Abstract

The main goal of this research is to verify the theoretical and empirical validity of operational models to measure discretionary accruals, which are used in the detection of accounting earnings management. Initially, a theoretical-critical analysis is presented about the specification of the operational models present in literature for discretionary accrual estimation. Based on observations about the construction of analytic-empirical models and empirical evidence from earlier studies, a new model was proposed to analyze accruals behavior and estimate discretionary accruals. This empirical-analytical study also uses bibliographic and descriptive research. The sample in this study is constituted by the group of publicly-traded companies in the North-American and Latin-American capital markets, covering the period between 1996 and 2005. The models’ specification and predictive power is analyzed through different statistical procedures.

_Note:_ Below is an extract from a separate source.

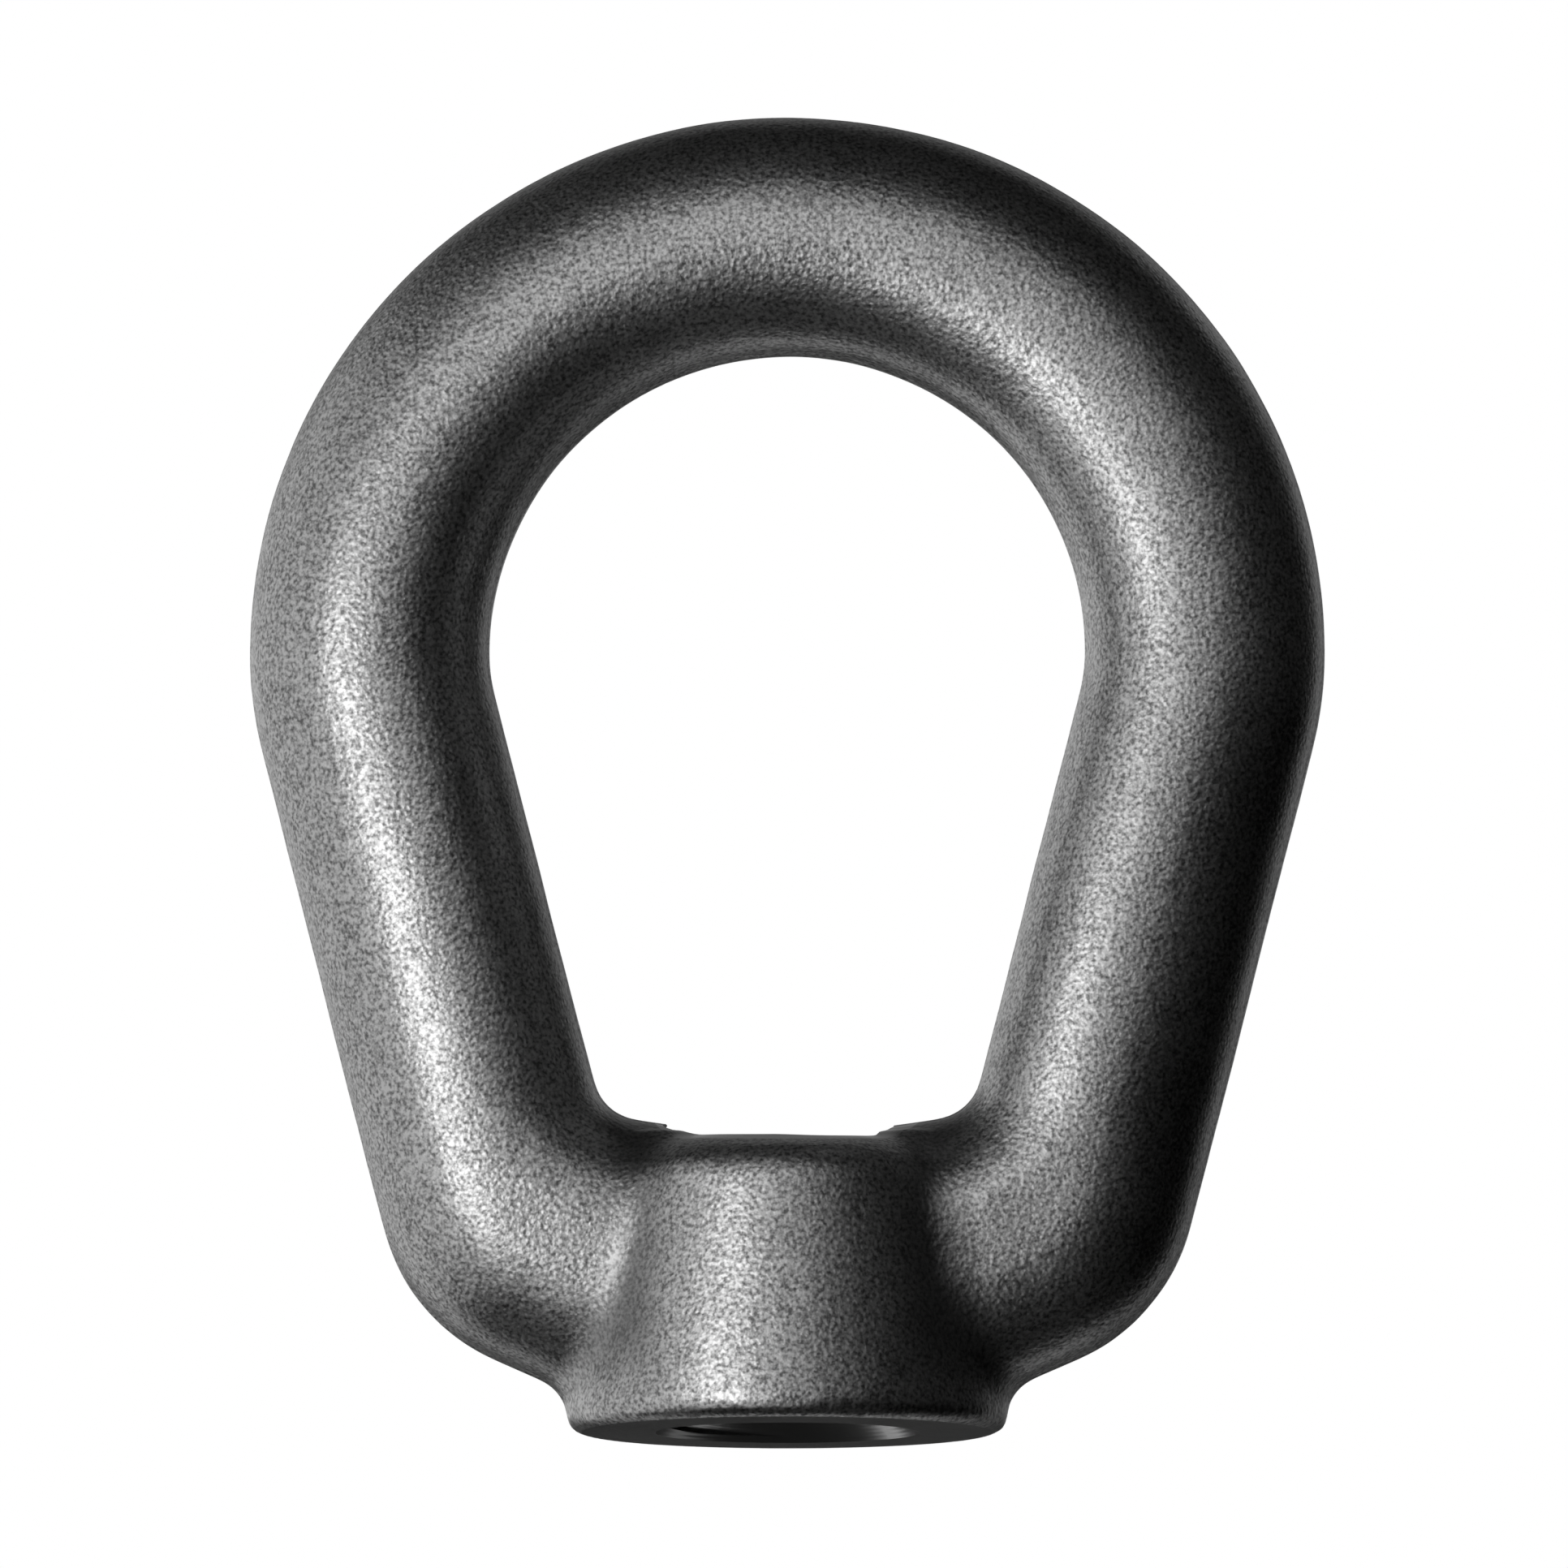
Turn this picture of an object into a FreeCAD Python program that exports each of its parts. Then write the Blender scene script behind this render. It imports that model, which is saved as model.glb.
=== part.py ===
"""Forged lifting eye nut: one solid, standing on the face of its boss.

Millimetres. The thread axis is Z, the base face lies in z = 0, and the eye lies in the XZ plane.
"""
import math
import os

import FreeCAD
import Part
import Sketcher
from FreeCAD import Vector

# Driving dimensions: name, value in millimetres or degrees, and what it measures.
SIZES = [
    ("eye_width", 38.1, "clear width of the eye, 1 1/2 inch"),
    ("eye_length", 49.75, "clear height of the eye"),
    ("stock", 15.0, "thickness of the bow, seen from the front and from the side"),
    ("parting_land", 0.6, "flat left round the bow where the forging flash was trimmed"),
    ("shoulder_radius", 17.8, "centre-line radius where the bow turns from its round top into a leg"),
    ("seat_width", 24.9, "clear width at the bottom of the eye, where the corners start to turn in"),
    ("saddle_radius", 60.0, "shallow dish along the bottom of the eye"),
    ("inner_corner", 3.3, "radius in the two lower corners of the eye"),
    ("outer_corner", 12.3, "outside radius where a leg turns into its arm"),
    ("arm_underside", 2.25, "height of the underside of the arms where they run level in the boss"),
    ("arm_swell", 1.75, "how much taller the arms are than the bow is thick, at their roots"),
    ("arm_angle", 23.8, "degrees that the underside of an arm rises away from the boss"),
    ("arm_rise_start", 10.8, "distance from the axis at which the underside starts to rise"),
    ("arm_toe_radius", 9.0, "radius in the underside where it starts to rise"),
    ("boss_wall", 7.3, "wall of the boss round the bore, at the base"),
    ("boss_taper", 10.0, "degrees that the side of the boss leans in"),
    ("boss_shoulder", 2.4, "radius between the side of the boss and its crown"),
    ("boss_crown", 30.0, "radius of the domed crown"),
    ("crown_rise", 0.15, "how far the undrilled crown would stand above the bottom of the eye"),
    ("base_edge", 0.9, "radius round the edge of the base face"),
    ("arm_blend", 2.5, "forged fillet between the arms and the boss"),
    ("thread_bore", 13.6, "bore of the 5/8-11 UNC thread, between its crests"),
    ("mouth_depth", 1.55, "depth of the countersink in the base"),
    ("mouth_angle", 90.0, "included angle of the countersink"),
]
size = {name: value for name, value, note in SIZES}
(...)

All operational discretionary accrual measurement models used to detect accounting earnings management are estimated through the pooling of independent cross sections approach for all economic environments. The model with the best predictive power is chosen by the adjusted R2 analysis, Akaike and Schwarz criteria and Voung’s Test. The results of this research suggest that the operational discretionary accrual estimation models present in current literature do not present adequate theoretical foundations and that some of these models are weakly specified, have low predictive power and are significantly affected by the economic environment. Moreover, the results prove that the operational model proposed in this study to estimate discretionary accruals for earnings management has greater power to explain accrual behavior in all economic environments under analysis.